» Work instructions
Going from the top of the data below, give again each line through the one containing "board and four", both ends kept.

» Data extract
============
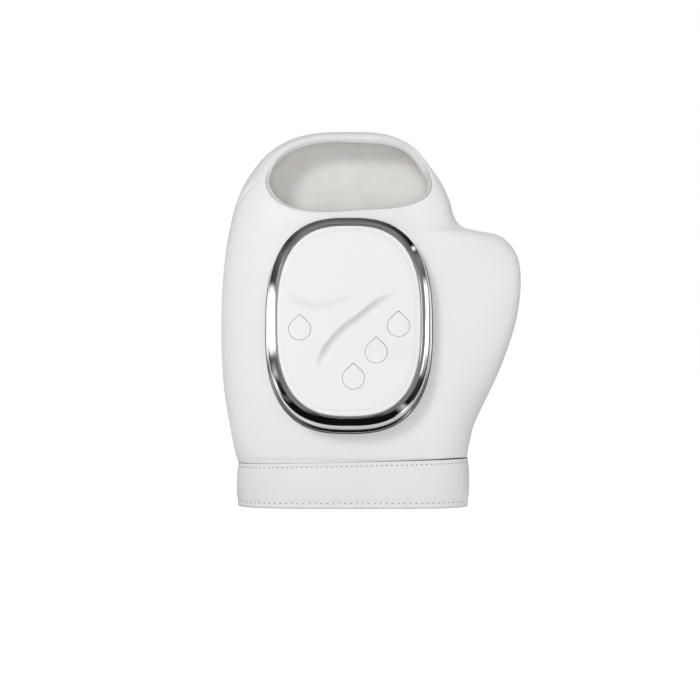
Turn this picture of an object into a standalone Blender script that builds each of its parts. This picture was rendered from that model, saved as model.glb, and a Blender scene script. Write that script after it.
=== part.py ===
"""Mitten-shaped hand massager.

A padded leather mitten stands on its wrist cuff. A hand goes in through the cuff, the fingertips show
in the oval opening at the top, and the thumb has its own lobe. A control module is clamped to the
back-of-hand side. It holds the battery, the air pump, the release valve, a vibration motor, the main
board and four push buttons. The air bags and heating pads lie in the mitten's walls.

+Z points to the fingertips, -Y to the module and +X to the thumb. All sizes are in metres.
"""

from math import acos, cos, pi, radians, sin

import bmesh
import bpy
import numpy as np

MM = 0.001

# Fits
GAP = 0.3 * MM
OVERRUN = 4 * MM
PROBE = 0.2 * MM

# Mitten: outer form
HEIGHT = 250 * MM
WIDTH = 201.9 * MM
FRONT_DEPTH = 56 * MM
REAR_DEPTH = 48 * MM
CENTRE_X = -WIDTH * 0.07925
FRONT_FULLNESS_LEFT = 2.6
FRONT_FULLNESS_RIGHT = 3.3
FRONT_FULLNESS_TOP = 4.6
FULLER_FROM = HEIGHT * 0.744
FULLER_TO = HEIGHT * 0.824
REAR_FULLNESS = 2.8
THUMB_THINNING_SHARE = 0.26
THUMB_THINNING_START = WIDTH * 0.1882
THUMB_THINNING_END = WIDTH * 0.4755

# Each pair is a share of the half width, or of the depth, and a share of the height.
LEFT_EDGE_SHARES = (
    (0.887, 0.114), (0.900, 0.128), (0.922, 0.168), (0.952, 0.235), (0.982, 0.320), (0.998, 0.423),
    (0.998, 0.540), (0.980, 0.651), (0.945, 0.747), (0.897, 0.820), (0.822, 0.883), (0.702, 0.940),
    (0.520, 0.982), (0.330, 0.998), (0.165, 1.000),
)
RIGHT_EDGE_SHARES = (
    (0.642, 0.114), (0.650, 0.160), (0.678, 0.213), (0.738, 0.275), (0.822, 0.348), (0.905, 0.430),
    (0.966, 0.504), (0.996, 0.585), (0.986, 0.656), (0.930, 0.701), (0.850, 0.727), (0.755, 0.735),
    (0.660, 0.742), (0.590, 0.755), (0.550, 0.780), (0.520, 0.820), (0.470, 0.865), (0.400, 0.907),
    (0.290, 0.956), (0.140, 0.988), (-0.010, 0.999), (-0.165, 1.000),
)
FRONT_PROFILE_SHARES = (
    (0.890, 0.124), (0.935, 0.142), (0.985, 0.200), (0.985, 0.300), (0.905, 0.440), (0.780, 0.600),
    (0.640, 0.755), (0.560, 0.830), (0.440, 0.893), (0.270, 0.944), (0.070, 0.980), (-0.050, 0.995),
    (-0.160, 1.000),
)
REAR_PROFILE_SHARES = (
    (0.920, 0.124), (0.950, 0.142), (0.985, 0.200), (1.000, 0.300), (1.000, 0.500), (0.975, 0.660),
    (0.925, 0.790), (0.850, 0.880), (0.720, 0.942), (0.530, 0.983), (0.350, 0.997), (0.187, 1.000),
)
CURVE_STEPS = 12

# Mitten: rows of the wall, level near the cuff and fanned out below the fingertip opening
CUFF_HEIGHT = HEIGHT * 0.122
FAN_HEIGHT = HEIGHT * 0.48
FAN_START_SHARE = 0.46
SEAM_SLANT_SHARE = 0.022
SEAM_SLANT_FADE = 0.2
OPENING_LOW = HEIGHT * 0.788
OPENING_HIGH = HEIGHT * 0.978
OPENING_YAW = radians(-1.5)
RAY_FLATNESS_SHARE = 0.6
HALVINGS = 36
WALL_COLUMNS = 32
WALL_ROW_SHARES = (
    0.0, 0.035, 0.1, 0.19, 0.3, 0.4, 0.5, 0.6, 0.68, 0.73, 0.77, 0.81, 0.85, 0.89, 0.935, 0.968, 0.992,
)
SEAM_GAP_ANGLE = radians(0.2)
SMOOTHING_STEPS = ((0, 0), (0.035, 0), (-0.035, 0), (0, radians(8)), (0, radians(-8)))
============
» Solution to this task
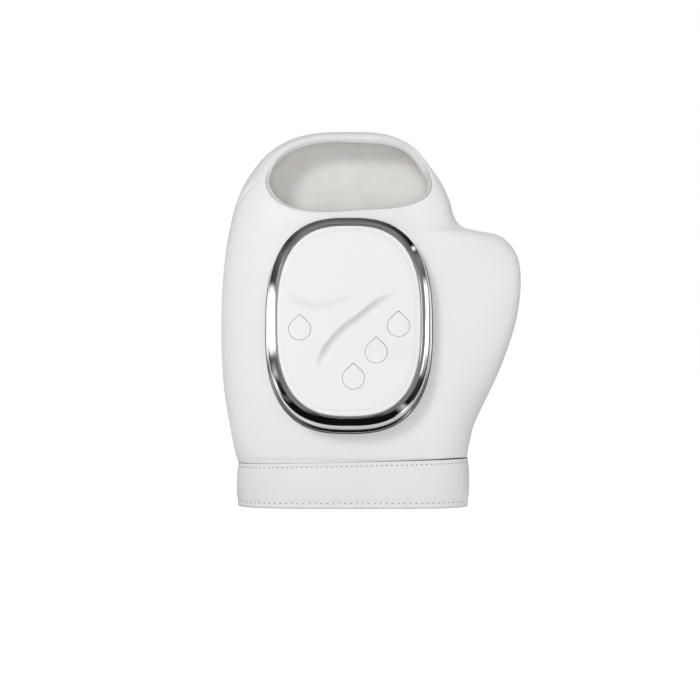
Turn this picture of an object into a standalone Blender script that builds each of its parts. This picture was rendered from that model, saved as model.glb, and a Blender scene script. Write that script after it.
=== part.py ===
"""Mitten-shaped hand massager.

A padded leather mitten stands on its wrist cuff. A hand goes in through the cuff, the fingertips show
in the oval opening at the top, and the thumb has its own lobe. A control module is clamped to the
back-of-hand side. It holds the battery, the air pump, the release valve, a vibration motor, the main
board and four push buttons. The air bags and heating pads lie in the mitten's walls.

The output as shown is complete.